== Set exercise ==
From the entries below, reproduce exactly the line containing "Recreate this object", the line containing "# The centre", and every line in between, with nothing added.

--- start Supplied material ---

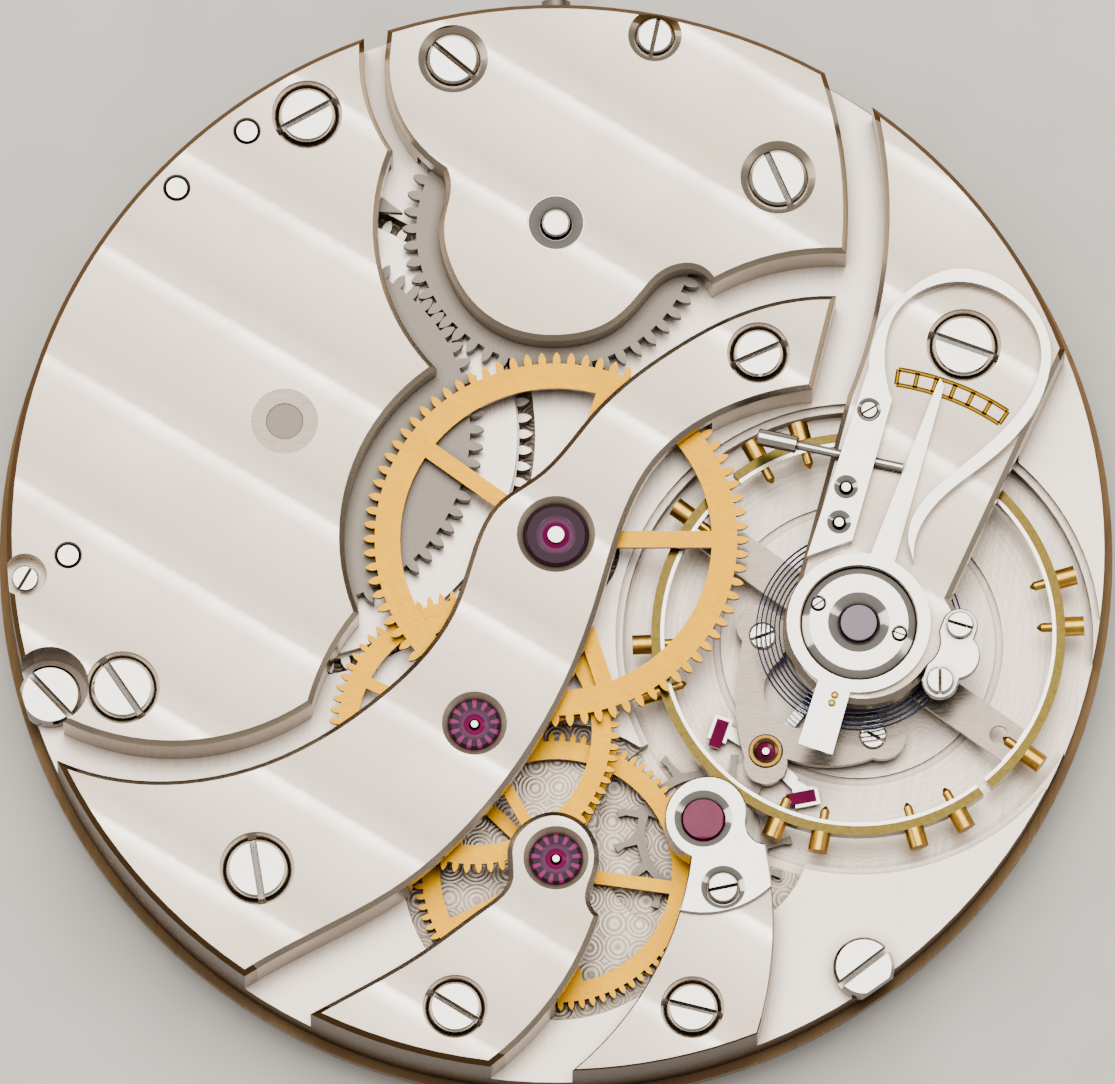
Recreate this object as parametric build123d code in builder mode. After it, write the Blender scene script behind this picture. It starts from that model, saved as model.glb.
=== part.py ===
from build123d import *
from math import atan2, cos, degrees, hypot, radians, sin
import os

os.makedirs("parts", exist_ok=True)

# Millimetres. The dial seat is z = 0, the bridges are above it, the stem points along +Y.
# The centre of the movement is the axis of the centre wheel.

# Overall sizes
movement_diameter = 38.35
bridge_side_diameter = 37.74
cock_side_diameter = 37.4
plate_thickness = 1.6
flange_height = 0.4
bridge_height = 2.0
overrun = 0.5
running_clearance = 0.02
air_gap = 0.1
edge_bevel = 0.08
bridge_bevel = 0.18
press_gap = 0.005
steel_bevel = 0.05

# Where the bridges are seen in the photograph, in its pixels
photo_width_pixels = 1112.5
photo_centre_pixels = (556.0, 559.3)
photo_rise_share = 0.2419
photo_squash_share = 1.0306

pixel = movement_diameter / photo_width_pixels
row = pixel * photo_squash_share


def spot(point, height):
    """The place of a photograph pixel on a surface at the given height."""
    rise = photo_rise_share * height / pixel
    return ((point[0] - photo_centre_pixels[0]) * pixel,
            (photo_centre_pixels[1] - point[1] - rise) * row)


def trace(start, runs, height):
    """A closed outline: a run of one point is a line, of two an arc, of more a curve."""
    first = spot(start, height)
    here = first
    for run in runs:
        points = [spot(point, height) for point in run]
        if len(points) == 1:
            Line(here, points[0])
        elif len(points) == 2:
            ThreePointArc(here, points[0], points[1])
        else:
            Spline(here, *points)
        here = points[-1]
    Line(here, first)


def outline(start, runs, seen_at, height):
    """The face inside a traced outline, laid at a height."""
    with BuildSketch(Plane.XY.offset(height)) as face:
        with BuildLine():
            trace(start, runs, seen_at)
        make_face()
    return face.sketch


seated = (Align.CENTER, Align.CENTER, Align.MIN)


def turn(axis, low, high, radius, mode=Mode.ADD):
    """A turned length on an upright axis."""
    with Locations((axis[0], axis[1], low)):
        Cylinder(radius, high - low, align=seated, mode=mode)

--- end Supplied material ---
--- start Supplied material ---

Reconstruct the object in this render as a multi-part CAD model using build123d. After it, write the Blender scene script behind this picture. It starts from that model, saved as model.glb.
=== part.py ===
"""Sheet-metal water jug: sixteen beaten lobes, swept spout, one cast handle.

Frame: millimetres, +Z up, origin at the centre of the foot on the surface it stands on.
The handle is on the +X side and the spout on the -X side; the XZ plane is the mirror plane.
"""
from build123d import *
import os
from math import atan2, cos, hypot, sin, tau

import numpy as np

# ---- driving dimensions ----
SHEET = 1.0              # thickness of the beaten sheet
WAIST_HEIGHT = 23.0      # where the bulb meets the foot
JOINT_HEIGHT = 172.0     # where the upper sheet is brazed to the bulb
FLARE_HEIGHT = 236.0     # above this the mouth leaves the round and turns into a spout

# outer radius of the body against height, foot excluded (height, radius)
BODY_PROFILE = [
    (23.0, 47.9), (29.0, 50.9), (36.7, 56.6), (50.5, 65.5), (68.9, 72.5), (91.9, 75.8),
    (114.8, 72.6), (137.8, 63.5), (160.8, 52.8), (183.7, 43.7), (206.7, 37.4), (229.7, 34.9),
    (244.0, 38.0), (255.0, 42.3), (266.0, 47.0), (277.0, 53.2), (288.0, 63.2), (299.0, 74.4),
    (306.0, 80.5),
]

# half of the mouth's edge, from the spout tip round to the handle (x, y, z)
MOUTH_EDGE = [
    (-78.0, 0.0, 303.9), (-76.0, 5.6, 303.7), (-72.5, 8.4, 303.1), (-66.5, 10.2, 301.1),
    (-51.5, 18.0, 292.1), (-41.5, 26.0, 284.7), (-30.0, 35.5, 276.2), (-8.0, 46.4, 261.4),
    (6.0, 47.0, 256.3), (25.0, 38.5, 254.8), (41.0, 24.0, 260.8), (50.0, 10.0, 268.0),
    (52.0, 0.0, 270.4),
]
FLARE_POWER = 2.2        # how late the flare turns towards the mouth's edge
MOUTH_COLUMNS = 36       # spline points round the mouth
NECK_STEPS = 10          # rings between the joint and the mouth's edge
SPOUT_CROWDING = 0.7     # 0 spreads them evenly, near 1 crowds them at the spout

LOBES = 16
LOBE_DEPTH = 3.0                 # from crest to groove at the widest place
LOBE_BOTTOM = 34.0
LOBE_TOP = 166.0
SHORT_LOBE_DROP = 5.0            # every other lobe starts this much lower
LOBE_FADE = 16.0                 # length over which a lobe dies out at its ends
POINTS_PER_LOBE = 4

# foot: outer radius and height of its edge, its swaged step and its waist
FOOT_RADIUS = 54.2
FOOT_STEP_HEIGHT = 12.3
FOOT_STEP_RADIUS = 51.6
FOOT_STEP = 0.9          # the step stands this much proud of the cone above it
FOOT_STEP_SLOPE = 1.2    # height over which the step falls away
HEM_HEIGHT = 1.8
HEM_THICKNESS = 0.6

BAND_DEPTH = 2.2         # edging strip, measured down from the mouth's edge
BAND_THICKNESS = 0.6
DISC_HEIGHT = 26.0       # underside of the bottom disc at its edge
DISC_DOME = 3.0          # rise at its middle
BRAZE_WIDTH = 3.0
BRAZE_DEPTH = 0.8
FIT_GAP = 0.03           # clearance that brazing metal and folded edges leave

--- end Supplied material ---

== Expected answer ==
Recreate this object as parametric build123d code in builder mode. After it, write the Blender scene script behind this picture. It starts from that model, saved as model.glb.
=== part.py ===
from build123d import *
from math import atan2, cos, degrees, hypot, radians, sin
import os

os.makedirs("parts", exist_ok=True)

# Millimetres. The dial seat is z = 0, the bridges are above it, the stem points along +Y.
# The centre of the movement is the axis of the centre wheel.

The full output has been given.